### Aim
Please repeat, exactly and with nothing added, the lines running from the line that contains "the whole part." to the line that contains "zip(*points))), Vector(map(max, zip(*points)))", both lines included.

### Input for this task
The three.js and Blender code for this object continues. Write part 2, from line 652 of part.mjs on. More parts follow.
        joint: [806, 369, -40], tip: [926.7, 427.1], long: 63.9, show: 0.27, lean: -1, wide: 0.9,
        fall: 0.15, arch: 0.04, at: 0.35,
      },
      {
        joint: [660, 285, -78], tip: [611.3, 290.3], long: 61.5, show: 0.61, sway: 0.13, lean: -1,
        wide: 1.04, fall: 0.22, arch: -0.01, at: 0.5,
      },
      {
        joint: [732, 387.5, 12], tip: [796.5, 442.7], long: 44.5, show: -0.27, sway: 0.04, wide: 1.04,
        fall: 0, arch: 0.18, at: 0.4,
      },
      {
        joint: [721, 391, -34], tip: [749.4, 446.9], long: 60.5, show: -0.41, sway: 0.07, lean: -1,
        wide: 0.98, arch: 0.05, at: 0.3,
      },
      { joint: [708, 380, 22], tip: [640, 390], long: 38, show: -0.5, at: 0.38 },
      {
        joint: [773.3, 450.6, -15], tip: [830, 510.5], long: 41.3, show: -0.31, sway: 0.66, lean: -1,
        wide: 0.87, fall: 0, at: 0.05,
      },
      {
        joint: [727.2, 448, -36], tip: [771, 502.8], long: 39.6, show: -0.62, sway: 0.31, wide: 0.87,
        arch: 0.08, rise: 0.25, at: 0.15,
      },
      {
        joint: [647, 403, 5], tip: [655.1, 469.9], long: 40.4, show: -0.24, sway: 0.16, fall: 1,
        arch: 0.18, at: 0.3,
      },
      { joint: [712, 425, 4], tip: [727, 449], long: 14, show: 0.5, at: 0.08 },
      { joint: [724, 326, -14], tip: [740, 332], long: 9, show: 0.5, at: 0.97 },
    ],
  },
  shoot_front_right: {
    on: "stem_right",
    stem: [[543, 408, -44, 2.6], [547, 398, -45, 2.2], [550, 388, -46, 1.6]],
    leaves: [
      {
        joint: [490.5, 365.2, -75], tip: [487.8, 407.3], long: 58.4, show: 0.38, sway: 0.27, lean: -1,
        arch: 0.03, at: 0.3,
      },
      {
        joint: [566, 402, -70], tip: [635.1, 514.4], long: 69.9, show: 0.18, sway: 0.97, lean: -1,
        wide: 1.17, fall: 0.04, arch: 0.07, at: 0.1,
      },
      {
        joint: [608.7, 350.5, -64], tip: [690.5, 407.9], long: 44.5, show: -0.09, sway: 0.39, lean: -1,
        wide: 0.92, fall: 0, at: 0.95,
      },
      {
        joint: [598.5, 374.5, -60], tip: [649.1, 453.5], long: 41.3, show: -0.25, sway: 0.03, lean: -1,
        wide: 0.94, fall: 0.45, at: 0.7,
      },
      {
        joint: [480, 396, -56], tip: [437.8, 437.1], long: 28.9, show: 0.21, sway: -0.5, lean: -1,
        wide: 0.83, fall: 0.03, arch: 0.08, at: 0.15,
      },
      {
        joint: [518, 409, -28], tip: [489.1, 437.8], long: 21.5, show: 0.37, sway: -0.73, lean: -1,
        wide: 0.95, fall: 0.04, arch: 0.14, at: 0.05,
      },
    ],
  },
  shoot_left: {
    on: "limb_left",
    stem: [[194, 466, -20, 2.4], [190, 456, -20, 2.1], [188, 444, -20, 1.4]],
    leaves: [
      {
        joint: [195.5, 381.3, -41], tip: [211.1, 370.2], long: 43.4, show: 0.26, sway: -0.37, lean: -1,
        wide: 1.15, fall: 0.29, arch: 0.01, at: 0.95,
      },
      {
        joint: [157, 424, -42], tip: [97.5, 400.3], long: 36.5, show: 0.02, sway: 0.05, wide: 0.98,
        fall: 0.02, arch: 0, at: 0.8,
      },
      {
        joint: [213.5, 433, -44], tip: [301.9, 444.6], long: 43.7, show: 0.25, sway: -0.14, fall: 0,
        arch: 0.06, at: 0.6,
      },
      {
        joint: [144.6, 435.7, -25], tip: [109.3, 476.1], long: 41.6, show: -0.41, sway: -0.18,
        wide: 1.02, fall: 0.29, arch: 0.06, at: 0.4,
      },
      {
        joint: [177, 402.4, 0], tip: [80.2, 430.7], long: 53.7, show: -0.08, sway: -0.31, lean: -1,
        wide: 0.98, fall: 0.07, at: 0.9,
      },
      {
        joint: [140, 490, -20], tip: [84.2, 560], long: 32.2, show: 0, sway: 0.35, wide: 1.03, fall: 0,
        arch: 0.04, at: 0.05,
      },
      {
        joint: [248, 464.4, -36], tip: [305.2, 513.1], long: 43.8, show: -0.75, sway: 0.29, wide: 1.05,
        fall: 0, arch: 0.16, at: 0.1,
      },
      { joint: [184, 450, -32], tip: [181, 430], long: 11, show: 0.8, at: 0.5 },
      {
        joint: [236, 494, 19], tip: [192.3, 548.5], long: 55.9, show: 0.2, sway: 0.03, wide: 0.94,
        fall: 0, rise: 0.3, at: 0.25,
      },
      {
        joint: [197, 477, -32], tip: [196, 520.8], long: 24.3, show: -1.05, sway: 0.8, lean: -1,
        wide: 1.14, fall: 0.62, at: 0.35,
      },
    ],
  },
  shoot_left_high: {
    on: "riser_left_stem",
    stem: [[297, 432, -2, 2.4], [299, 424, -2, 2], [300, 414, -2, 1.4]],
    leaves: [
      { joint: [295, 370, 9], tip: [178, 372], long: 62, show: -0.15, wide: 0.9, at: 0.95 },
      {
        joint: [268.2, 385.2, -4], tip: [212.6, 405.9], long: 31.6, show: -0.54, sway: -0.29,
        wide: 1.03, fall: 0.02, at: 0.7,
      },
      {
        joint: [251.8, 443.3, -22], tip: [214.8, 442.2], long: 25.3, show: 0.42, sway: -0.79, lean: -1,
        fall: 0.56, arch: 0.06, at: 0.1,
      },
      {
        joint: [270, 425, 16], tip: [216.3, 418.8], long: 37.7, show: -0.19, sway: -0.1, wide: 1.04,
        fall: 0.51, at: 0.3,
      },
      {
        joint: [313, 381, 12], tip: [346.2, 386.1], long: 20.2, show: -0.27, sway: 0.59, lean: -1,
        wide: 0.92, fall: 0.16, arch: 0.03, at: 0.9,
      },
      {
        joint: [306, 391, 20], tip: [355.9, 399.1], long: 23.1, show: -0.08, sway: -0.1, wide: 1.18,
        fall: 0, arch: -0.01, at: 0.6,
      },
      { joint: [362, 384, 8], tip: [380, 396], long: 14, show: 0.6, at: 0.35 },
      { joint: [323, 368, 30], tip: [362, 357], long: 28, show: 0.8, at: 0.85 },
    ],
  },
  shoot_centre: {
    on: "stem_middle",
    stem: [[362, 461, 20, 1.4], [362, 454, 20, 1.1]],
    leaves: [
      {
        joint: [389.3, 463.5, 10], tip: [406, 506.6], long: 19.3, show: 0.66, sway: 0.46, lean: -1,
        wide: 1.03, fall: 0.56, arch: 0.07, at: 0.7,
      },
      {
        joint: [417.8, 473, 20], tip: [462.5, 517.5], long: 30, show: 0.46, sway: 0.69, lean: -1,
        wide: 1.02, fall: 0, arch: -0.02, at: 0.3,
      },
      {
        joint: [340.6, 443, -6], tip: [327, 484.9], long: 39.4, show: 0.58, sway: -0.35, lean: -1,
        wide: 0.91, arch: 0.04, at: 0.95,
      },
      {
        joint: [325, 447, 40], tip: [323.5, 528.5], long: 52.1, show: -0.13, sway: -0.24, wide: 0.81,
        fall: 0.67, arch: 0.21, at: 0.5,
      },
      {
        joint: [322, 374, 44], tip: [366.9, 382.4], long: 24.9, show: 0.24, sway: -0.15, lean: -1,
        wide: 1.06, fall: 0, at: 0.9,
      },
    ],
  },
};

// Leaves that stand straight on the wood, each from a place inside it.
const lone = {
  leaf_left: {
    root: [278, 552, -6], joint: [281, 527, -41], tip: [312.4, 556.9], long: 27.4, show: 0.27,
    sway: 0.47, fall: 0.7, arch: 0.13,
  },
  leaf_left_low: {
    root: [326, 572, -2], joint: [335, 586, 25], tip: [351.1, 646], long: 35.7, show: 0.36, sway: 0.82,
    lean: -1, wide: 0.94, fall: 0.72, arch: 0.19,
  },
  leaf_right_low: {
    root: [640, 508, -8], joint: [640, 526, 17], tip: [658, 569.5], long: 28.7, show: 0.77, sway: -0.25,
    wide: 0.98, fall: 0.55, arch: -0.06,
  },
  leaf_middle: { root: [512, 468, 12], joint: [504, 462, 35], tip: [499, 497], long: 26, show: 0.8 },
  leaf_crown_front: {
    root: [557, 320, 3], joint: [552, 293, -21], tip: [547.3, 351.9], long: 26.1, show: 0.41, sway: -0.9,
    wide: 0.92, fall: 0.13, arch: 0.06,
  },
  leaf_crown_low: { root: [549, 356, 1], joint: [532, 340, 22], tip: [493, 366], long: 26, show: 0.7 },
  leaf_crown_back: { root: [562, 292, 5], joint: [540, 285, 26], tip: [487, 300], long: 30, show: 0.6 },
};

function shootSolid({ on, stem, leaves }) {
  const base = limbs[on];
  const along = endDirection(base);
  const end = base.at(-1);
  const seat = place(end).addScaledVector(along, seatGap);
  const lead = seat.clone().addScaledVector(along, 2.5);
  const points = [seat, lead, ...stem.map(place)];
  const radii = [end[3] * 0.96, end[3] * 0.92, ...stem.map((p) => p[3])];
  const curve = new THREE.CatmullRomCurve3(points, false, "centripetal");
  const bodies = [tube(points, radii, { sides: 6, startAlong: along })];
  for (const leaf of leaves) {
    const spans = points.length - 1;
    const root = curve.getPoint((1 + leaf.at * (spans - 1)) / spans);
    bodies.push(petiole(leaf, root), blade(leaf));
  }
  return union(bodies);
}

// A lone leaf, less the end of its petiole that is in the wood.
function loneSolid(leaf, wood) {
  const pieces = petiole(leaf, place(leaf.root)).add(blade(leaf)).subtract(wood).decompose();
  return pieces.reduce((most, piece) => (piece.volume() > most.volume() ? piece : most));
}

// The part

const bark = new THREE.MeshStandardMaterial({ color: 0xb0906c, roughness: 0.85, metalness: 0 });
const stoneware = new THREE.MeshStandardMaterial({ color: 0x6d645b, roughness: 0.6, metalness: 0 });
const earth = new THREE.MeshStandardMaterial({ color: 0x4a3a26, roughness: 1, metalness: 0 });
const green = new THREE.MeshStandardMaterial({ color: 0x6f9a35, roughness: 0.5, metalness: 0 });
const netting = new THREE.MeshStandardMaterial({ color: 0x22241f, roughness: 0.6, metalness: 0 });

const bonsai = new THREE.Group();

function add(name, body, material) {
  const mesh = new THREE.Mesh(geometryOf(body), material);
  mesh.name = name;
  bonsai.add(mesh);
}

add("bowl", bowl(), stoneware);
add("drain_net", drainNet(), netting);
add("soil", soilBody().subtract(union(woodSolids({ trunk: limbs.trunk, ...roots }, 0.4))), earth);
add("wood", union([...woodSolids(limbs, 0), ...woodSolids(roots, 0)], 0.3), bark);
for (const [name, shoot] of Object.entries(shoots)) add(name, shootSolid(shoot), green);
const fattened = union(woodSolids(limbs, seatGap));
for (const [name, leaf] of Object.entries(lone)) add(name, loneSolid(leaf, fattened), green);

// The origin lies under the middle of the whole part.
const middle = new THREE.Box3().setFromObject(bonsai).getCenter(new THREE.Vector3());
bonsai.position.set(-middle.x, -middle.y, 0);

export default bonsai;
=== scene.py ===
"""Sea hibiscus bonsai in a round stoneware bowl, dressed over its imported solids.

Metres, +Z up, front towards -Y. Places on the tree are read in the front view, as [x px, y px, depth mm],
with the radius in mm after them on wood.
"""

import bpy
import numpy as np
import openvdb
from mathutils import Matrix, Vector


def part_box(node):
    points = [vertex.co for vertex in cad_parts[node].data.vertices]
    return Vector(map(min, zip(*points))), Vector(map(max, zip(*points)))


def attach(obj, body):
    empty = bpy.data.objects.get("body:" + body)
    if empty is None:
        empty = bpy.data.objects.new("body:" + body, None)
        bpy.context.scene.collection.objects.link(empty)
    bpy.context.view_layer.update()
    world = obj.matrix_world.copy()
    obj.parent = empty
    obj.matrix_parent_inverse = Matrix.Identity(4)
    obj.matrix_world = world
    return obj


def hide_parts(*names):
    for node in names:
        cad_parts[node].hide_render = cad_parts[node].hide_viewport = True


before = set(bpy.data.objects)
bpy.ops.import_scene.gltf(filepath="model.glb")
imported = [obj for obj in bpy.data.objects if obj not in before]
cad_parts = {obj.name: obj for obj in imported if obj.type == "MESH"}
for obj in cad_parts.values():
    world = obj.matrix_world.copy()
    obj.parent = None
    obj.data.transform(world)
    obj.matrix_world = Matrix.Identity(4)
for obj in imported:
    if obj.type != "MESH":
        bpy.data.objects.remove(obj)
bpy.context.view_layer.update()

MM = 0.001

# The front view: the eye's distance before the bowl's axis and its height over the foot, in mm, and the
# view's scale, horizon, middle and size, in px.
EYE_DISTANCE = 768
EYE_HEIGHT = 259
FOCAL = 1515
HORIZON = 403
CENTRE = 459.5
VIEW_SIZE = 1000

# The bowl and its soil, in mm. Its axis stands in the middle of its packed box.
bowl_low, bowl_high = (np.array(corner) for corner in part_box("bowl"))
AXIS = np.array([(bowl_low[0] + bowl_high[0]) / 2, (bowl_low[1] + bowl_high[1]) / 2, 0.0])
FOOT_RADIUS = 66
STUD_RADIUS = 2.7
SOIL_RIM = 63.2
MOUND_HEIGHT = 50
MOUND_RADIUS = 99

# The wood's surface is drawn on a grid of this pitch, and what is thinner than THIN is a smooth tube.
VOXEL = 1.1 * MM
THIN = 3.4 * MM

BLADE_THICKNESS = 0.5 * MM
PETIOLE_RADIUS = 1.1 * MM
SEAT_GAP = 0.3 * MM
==
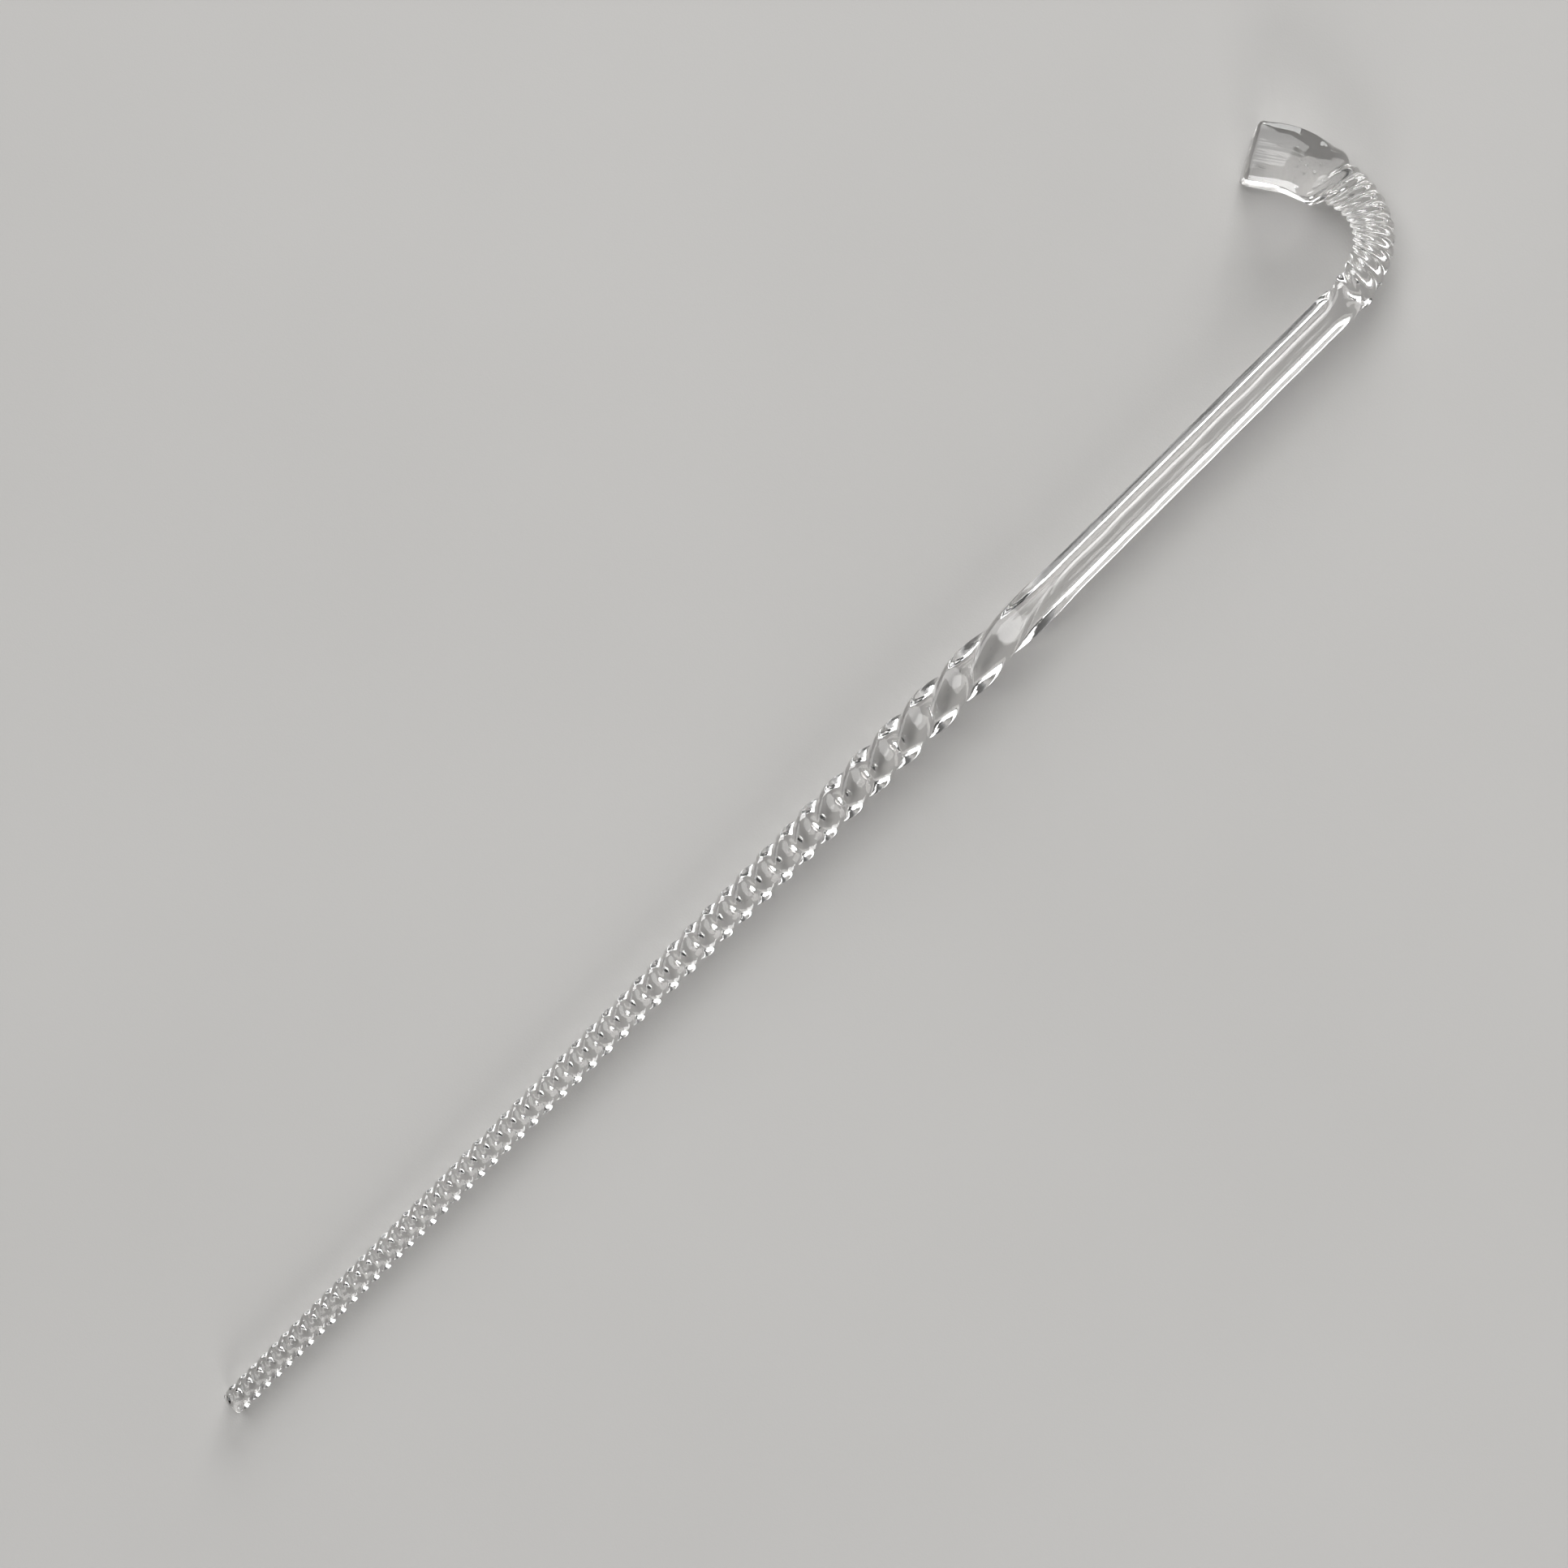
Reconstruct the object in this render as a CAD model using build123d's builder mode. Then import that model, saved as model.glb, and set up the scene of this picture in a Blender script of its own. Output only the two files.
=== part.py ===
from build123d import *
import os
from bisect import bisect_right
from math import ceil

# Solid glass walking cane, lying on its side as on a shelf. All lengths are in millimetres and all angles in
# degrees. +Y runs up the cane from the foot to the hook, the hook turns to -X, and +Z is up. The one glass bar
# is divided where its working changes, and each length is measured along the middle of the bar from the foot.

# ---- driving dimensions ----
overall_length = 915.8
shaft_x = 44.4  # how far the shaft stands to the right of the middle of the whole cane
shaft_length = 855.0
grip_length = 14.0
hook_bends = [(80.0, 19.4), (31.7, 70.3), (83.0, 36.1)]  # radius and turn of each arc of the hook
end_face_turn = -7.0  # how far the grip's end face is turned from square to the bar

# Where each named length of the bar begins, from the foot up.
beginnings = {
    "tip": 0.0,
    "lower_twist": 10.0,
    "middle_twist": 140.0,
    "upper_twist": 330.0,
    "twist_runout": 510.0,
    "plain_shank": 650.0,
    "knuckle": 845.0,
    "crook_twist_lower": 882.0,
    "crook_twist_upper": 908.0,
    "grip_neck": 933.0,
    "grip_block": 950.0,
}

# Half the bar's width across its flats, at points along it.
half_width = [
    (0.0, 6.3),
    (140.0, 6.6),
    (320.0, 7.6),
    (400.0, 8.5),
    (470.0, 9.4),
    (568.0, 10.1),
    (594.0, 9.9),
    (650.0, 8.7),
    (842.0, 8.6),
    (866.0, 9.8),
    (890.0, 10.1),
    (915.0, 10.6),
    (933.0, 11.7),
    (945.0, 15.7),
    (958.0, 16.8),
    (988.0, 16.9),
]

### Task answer
// The origin lies under the middle of the whole part.
const middle = new THREE.Box3().setFromObject(bonsai).getCenter(new THREE.Vector3());
bonsai.position.set(-middle.x, -middle.y, 0);

export default bonsai;
=== scene.py ===
"""Sea hibiscus bonsai in a round stoneware bowl, dressed over its imported solids.

Metres, +Z up, front towards -Y. Places on the tree are read in the front view, as [x px, y px, depth mm],
with the radius in mm after them on wood.
"""

import bpy
import numpy as np
import openvdb
from mathutils import Matrix, Vector


def part_box(node):
    points = [vertex.co for vertex in cad_parts[node].data.vertices]
    return Vector(map(min, zip(*points))), Vector(map(max, zip(*points)))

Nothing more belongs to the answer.